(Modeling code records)
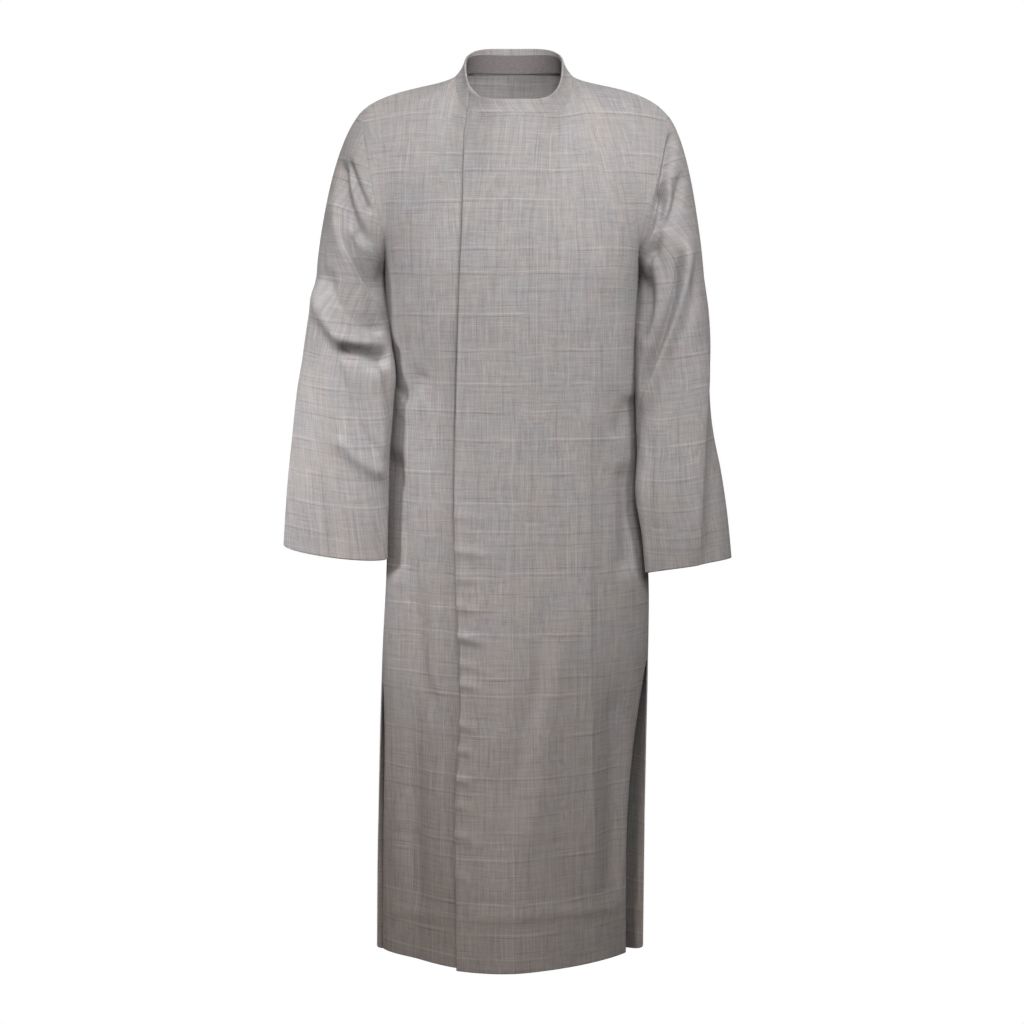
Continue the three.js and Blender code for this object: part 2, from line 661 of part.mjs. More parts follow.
// Side seams, down to the slits
const sewnRows = (arm) =>
  bodyLevels().filter((level) => level.z === undefined || level.z > SLIT_ROWS[arm][0].z).length;
const overSide = over.map(lastOf);
const underSide = column(under, 0);
const backLeft = column(back, 0);
const backRight = back.map(lastOf);
sew(overSide.slice(0, sewnRows(LEFT)), backLeft.slice(0, sewnRows(LEFT)));
sew(underSide.slice(0, sewnRows(RIGHT)), backRight.slice(0, sewnRows(RIGHT)));

// Shoulder seams
const shoulderCells = SHOULDER_COLUMNS + 1;
sew(over[0].slice(-shoulderCells).reverse(), back[0].slice(0, shoulderCells));
sew(under[0].slice(0, shoulderCells).reverse(), back[0].slice(-shoulderCells));

// Armholes
sew(armholeCells(overSide, backLeft), sleeves[LEFT][0]);
sew(armholeCells(backRight, underSide), sleeves[RIGHT][0]);
meet(overSide[0], backLeft[0], sleeves[LEFT][0][YOKE_ROWS]);
meet(underSide[0], backRight[0], sleeves[RIGHT][0][YOKE_ROWS]);

// Neck seam
const neckEdge = [
  ...over[0].slice(0, OVER_NECK_COLUMNS),
  ...back[0].slice(SHOULDER_COLUMNS, -shoulderCells),
  ...under[0].slice(SHOULDER_COLUMNS),
];
sew(neckEdge, lastOf(collarOuter));
const neckLeft = lastOf(collarOuter)[OVER_NECK_COLUMNS];
const neckRight = lastOf(collarOuter)[OVER_NECK_COLUMNS + BACK_NECK_COLUMNS];
meet(over[0][OVER_NECK_COLUMNS], back[0][SHOULDER_COLUMNS], neckLeft);
meet(under[0][SHOULDER_COLUMNS], back[0][SHOULDER_COLUMNS + BACK_NECK_COLUMNS], neckRight);

// Gaps at the seams
trim(overSide, column(over, over[0].length - 2));
trim(backRight, column(back, back[0].length - 2));
trim(backLeft, column(back, 1));
trim(underSide, column(under, 1));
for (const grid of [over, back, under, sleeves[LEFT], sleeves[RIGHT]]) trim(grid[0], grid[1]);
trim(lastOf(collarOuter), collarOuter[COLLAR_ROWS - 1]);

const robe = new THREE.Group();
function addPiece(name, grid, thick, color, closed = false) {
  const mesh = new THREE.Mesh(wallGeometry(grid, thick, closed), clothMaterial(color));
  mesh.name = name;
  robe.add(mesh);
}
addPiece("back", back, WALL, 0x8f8a86);
addPiece("front_over", over, WALL, 0x9a9591);
addPiece("front_under", under, WALL, 0x96918d);
addPiece("sleeve_left", sleeves[LEFT], WALL, 0x9a9591, true);
addPiece("sleeve_right", sleeves[RIGHT], WALL, 0x9a9591, true);
addPiece("collar_outer", collarOuter, WALL, 0x9a9591);
addPiece("collar_inner", collarInner, COLLAR_PLY, 0x6f6a68);

export default robe;
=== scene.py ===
import math

import bpy
import numpy as np
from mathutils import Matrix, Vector


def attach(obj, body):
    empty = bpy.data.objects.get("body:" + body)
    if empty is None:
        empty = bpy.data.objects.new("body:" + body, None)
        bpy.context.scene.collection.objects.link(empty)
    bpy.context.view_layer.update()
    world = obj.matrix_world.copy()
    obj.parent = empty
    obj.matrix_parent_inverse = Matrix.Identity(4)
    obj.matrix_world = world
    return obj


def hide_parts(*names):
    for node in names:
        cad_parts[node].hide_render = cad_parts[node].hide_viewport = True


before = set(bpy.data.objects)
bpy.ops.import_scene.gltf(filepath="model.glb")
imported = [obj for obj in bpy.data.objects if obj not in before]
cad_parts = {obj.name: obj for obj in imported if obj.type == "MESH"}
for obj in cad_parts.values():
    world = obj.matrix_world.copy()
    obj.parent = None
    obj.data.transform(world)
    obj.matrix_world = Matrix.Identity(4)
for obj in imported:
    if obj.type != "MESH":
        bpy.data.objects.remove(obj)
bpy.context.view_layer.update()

# Studio. A plain pale floor well below the hem and a white surround. One large soft light stands in
# front of and above the chest, with weaker ones above, at each sleeve, low in front of the skirt and
# behind the back.
FLOOR_Z = -1.78
FLOOR_HALF = 30
floor_mesh = bpy.data.meshes.new("floor")
corners = [(x * FLOOR_HALF, y * FLOOR_HALF, FLOOR_Z) for x, y in ((-1, -1), (1, -1), (1, 1), (-1, 1))]
floor_mesh.from_pydata(corners, [], [(0, 1, 2, 3)])
floor = bpy.data.objects.new("floor", floor_mesh)
bpy.context.scene.collection.objects.link(floor)
floor_material = bpy.data.materials.new("floor_paper")
floor_material.use_nodes = True
tree = floor_material.node_tree
paper = tree.nodes["Principled BSDF"]
paper.inputs["Base Color"].default_value = (0.26, 0.22, 0.19, 1)
paper.inputs["Roughness"].default_value = 0.9
paper.inputs["Specular IOR Level"].default_value = 0.1
white = tree.nodes.new("ShaderNodeEmission")
ray = tree.nodes.new("ShaderNodeLightPath")
either = tree.nodes.new("ShaderNodeMixShader")
tree.links.new(ray.outputs["Is Camera Ray"], either.inputs["Fac"])
tree.links.new(paper.outputs["BSDF"], either.inputs[1])
tree.links.new(white.outputs["Emission"], either.inputs[2])
tree.links.new(either.outputs["Shader"], tree.nodes["Material Output"].inputs["Surface"])
floor_mesh.materials.append(floor_material)

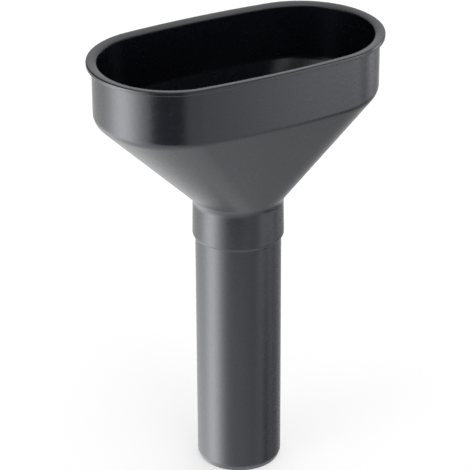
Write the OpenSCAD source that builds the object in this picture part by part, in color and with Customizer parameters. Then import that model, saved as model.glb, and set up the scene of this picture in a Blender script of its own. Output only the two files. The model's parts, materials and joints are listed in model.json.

● WORK TO BE COMPLETED:
Starting with the line with "const robe = new THREE.Group();" and ending with the line with "obj.data.transform(world)", extract every line exactly and nothing outside that span.

● FULL RESPONSE:
const robe = new THREE.Group();
function addPiece(name, grid, thick, color, closed = false) {
  const mesh = new THREE.Mesh(wallGeometry(grid, thick, closed), clothMaterial(color));
  mesh.name = name;
  robe.add(mesh);
}
addPiece("back", back, WALL, 0x8f8a86);
addPiece("front_over", over, WALL, 0x9a9591);
addPiece("front_under", under, WALL, 0x96918d);
addPiece("sleeve_left", sleeves[LEFT], WALL, 0x9a9591, true);
addPiece("sleeve_right", sleeves[RIGHT], WALL, 0x9a9591, true);
addPiece("collar_outer", collarOuter, WALL, 0x9a9591);
addPiece("collar_inner", collarInner, COLLAR_PLY, 0x6f6a68);

export default robe;
=== scene.py ===
import math

import bpy
import numpy as np
from mathutils import Matrix, Vector


def attach(obj, body):
    empty = bpy.data.objects.get("body:" + body)
    if empty is None:
        empty = bpy.data.objects.new("body:" + body, None)
        bpy.context.scene.collection.objects.link(empty)
    bpy.context.view_layer.update()
    world = obj.matrix_world.copy()
    obj.parent = empty
    obj.matrix_parent_inverse = Matrix.Identity(4)
    obj.matrix_world = world
    return obj


def hide_parts(*names):
    for node in names:
        cad_parts[node].hide_render = cad_parts[node].hide_viewport = True


before = set(bpy.data.objects)
bpy.ops.import_scene.gltf(filepath="model.glb")
imported = [obj for obj in bpy.data.objects if obj not in before]
cad_parts = {obj.name: obj for obj in imported if obj.type == "MESH"}
for obj in cad_parts.values():
    world = obj.matrix_world.copy()
    obj.parent = None
    obj.data.transform(world)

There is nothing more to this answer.